Skip the tacos and bring on the nachos for your next Taco Tuesday! These Gluten and Dairy Free Chicken Enchilada Nachos combine two Tex-Mex favorites into one ultimate dish.
Is there anything better than a fully loaded skillet of nachos? These hearty and savory nachos are all about the combination of fresh flavors and aromatic spice kissed sauce.
A Pan and a Plan
Summertime is here and I love getting outside and cooking everything on the grill. These Gluten and Dairy Free Chicken Enchilada Nachos are a great dish to throw on the grill.
When it comes to using cookware on the grill, you always want to make sure your cookware is high heat safe. For these nachos I used the Hestan Nano Bond line. This cookware is designed to be high heat and oven safe up to 1050 degrees. It's 100% non-toxic and I loved how easy they were to clean. You know how messy not just nachos can get, but also enchilada sauce. There was no sticking!
Aside from the fresh flavors in these nachos, I love that you can prepare the enchilada sauce ahead of time. This makes it perfect for meal prep. You can also cook the chicken ahead of time and assemble these when you're ready.
The homemade enchilada sauce takes these nachos to the next level. It's the same sauce I use in my Gluten and Dairy Free Smoked Chicken Enchiladas. It combines aromatic chili powder, onion and garlic powder, cumin, and smoked paprika with chicken stock.
Nachos are all about the toppings and these nachos get a burst of freshness from grilled corn, cilantro, and of course some Dairy Free queso. I also love adding green salsa for a tart note.
How to Make Gluten and Dairy Free Chicken Enchilada Nachos
With just a few simple steps, this fun and festive fully stacked chicken nachos comes together easily and effortlessly.
Time needed: 30 minutes.
The chicken and the enchilada sauce can be made ahead of time making this a perfect meal prep dish.
- Getting Saucy
Make your enchilada sauce. Heat a medium saucepan over medium heat. Add your butter and Gluten Free flour and stir until the butter is melted and the flour begins to smell slightly nutty. Add your seasonings and allow them to toast for a minute before slowly pouring in your chicken stock. Continually stir as you pour it in to prevent any lumps from forming. Allow the sauce to simmer for 10 minutes and thicken. Set it aside until you are ready to use it.
- Brown it Up
Heat your grill to 400 degrees and preheat your skillet. Add your olive oil and ground chicken to the pa. Use your spoon to break up the chicken and allow it to cook for 5-8 minutes until it's browned. Add your enchilada sauce to the chicken and allow it to cook for an additional 5 minutes.
- Load it Up
Build your nachos. Add your enchilada chicken, grilled corn, tomatillo salsa, and dairy free queso! Dig in and enjoy!

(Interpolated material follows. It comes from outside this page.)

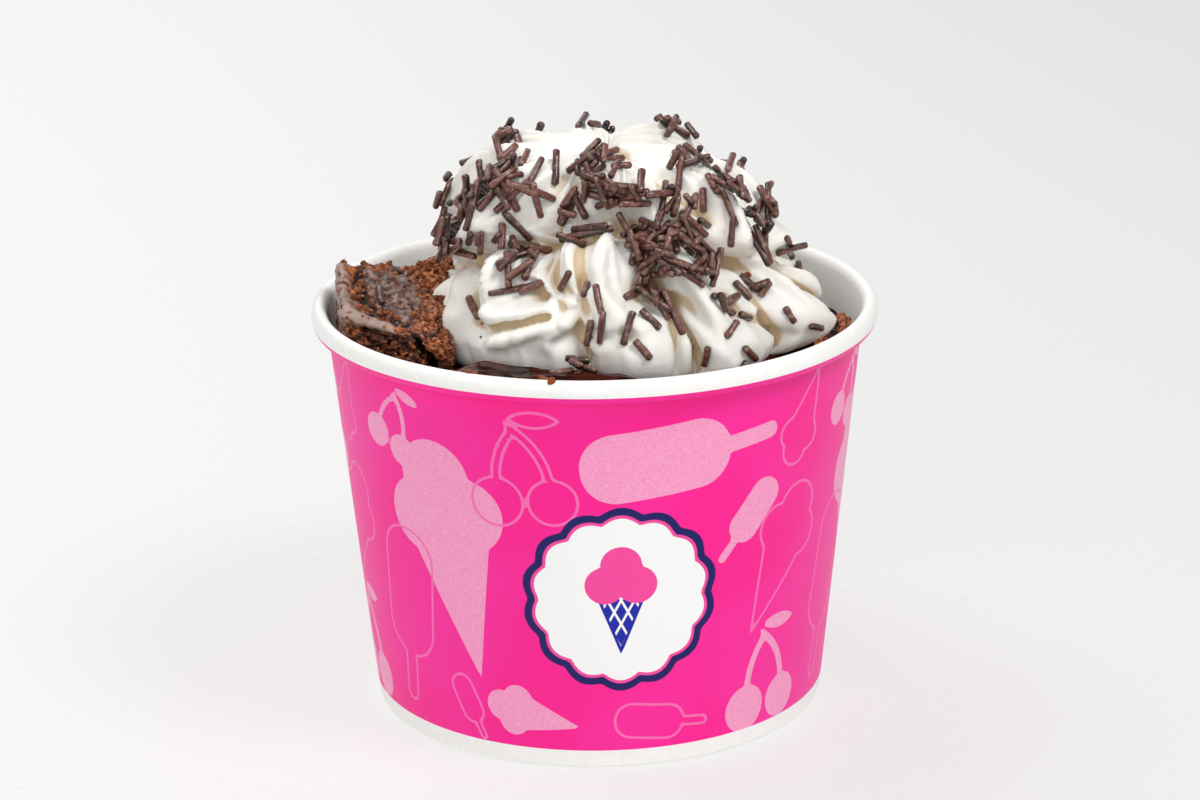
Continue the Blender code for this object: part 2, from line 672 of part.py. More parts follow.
def main():
    for old in list(bpy.data.objects):
        bpy.data.objects.remove(old)
    parts = collection(PARTS)
    tools = collection(CUTTERS)
    cup_wall(parts)
    cup_base(parts)
    fudge = hot_fudge(parts)
    blocks = (
        ("brownie_left", BROWNIE_LEFT, 0.0),
        ("brownie_tucked", BROWNIE_TUCKED, 5.3),
        ("brownie_right", BROWNIE_RIGHT, 10.6),
    )
    chunks = []
    cutters = []
    for name, block, seed in blocks:
        chunks.append(brownie(name, block, seed, parts))
        cutters.append(brownie_cutter(name + "_room", block, tools))
        cut(fudge, cutters[-1])
    left, tucked, _ = chunks
    cut(tucked, cutters[0])
    for piece in (tucked, fudge):
        settle(piece)
        largest_body(piece)
    trees = [tree_of(chunk.data) for chunk in chunks] + [tree_of(fudge.data)]
    whipped_cream(parts, cutters, trees)
    fudge_tree = tree_of(fudge.data)
    fuse(fudge, [fallen(fudge_tree, *place) for place in FUDGE_SPRINKLES])
    left_tree = tree_of(left.data)
    fuse(left, [fallen(left_tree, *BROWNIE_SPRINKLE)])
    for piece in parts.objects:
        piece.data.shade_smooth()
        piece.data.set_sharp_from_angle(angle=math.radians(35))


main()
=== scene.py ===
"""Looks for the brownie sundae: a paper cup of hot fudge with brownies, whipped cream and sprinkles.

The sections follow the sundae as it is put together: the cup, the fudge, the
brownies, the cream, the sprinkles and the crumbs, then the table, the light and
the camera. Sizes are in millimetres and angles in degrees round from the front,
+ towards +X.
"""

import math
import random

import bpy
import numpy as np
from mathutils import Matrix, Quaternion, Vector, noise
from mathutils.bvhtree import BVHTree


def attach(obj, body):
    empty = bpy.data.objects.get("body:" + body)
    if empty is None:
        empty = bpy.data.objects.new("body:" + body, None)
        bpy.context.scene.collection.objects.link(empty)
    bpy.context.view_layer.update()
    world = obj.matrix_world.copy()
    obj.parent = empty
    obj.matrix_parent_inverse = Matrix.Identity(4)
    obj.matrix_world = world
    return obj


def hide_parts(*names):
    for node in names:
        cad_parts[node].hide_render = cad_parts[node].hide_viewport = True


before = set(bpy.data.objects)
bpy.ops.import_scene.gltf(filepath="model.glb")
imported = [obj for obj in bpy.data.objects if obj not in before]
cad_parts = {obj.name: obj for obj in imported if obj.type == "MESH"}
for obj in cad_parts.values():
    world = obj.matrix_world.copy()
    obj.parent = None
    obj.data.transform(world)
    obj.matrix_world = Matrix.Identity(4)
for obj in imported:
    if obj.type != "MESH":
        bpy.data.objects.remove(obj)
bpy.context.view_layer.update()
bpy.ops.object.select_all(action="DESELECT")


# Cup wall
# One sheet of coated paperboard, printed flat, wrapped into a cone and lapped
# at the back. The top edge is curled outwards into a white roll and the bottom
# edge is folded in over the base, which leaves a white foot.
MM = 0.001
CUP_HEIGHT = 84.0
RIM_DIAMETER = 115.0
ROLL_WIDTH = 3.3
ROLL_HEIGHT = 4.7
PAPER = 0.45
FOOT_RADIUS = 46.05
FOOT_HEIGHT = 3.8
FOOT_TOP_INSIDE = 46.0
FOOT_ROUND = 0.7
HEM_WIDTH = 1.6
HEM_HEIGHT = 5.4
CUP_STEPS = 432
WALL_ROWS = 84
ROLL_ACROSS = RIM_DIAMETER / 2 - ROLL_WIDTH / 2
ROLL_MIDDLE = CUP_HEIGHT - ROLL_HEIGHT / 2
LEAVES_ROLL = -150
LAP_AT = 172.0
LAP_STEP = 0.3
LAP_FADE = 9.0
INSIDE_ROWS = (79, 76, 72, 60, 40, 20)

# The print: three white badges round the cup, with large pale motifs between
PRINT_RADIUS = 50.5
PRINT_REPEATS = 3
BADGE_MIDDLE = (4.5, 37.0)
BADGE_RADIUS = 18.6
BADGE_SCALLOPS = 14
BADGE_SCALLOP = 1.3
LINE_HALF_WIDTH = 0.27
WAFER_LEAN = 1.9
WAFER_SPACING = 2.6
# kind, along, up, turn and size; the first group is filled and the second outlined
FILLED_MOTIFS = (
    ("cone", -30.0, 42.0, 10, 3.0), ("lolly", 16.0, 66.5, 97, 2.35), ("cherries", 37.5, 15.5, 8, 1.9),
    ("lolly", 31.0, 50.5, -38, 1.15), ("cone", -14.0, 11.0, 78, 1.25), ("cherries", -43.5, 70.0, -14, 1.3),
)
OUTLINED_MOTIFS = (
    ("lolly", -44.5, 28.0, -7, 2.3), ("cone", 40.0, 39.5, -24, 1.9), ("lolly", 13.0, 9.6, 84, 1.2),
    ("cherries", -15.5, 64.5, 10, 1.9), ("cone", 44.5, 69.5, 160, 1.2), ("lolly", -29.0, 11.0, 24, 0.85),
)


def linear(hex_colour):
    """An sRGB hex colour as linear RGBA."""
    values = [int(hex_colour[i:i + 2], 16) / 255 for i in (1, 3, 5)]
    return [v / 12.92 if v <= 0.04045 else ((v + 0.055) / 1.055) ** 2.4 for v in values] + [1.0]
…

Top Tip for Gluten and Dairy Free Chicken Enchilada Nachos
This enchilada sauce isn't just great for nachos, it is perfect on any of your favorite enchilada recipes. It can be made ahead and stored in the refrigerator for several days. Just reheat it on low when you're ready to use it.
Gluten and Dairy Free Chicken Enchilada Nachos
- 1 saucepan
- 1 grill safe skillet
- 1 tbsp Gluten Free 1.1 flour
- 2 tbsp Dairy Free butter
- 2 ½ cups chicken stock
- 2 tbsp chili powder
- ½ tsp onion powder
- ¼ tsp garlic powder
- ¾ tsp cumin
- 1 tsp kosher salt
- ½ tsp smoked paprika
Chicken Enchilada Nachos
- 1 lbs ground chicken
- 2 tsp olive oil
- Gluten Free tortilla chips
- 2 ears of corn, grilled, kernels removed
- ¼ cup fresh cilantro
- ½ cup tomatillo salsa
- ¼ cup Dairy Free queso sauce
- Preheat a saucepan over medium heat. Add your butter and flour, and stir until the butter is melted and the flour begins to smell slightly nutty.

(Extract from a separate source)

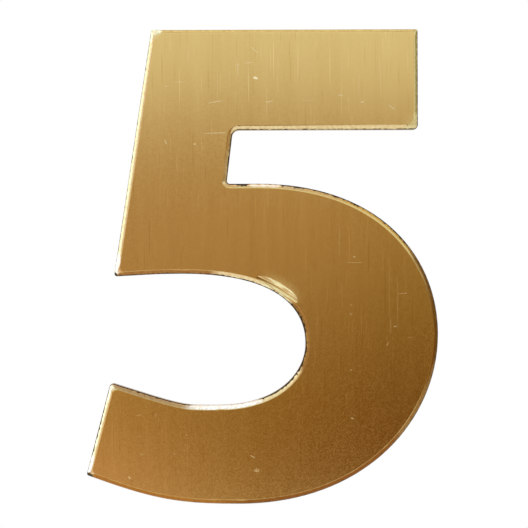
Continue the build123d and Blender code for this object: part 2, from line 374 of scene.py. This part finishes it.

- Add your spices and allow them to toast for a minute.
- Slowly pour in your chicken stock. stirring the entire time. Allow the mixture to simmer for an additional 10 minutes as it thickens and reduces. Set aside.
Chicken Enchilada Nachos
- Preheat grill to 400 degrees. Allow your grill safe skillet to preheat for a couple of minutes.
- Add your olive oil and chicken. Use your spoon to break up the chicken as it cooks, 5-8 minutes.
- Add your enchilada sauce and stir to combine. Cook for an additional 5 minutes so the flavors can marry and the enchilada sauce to reduce slightly.
- To build your nachos place tortilla chips on your serving dish. Top with the enchilada chicken. Add all of your favorite toppings.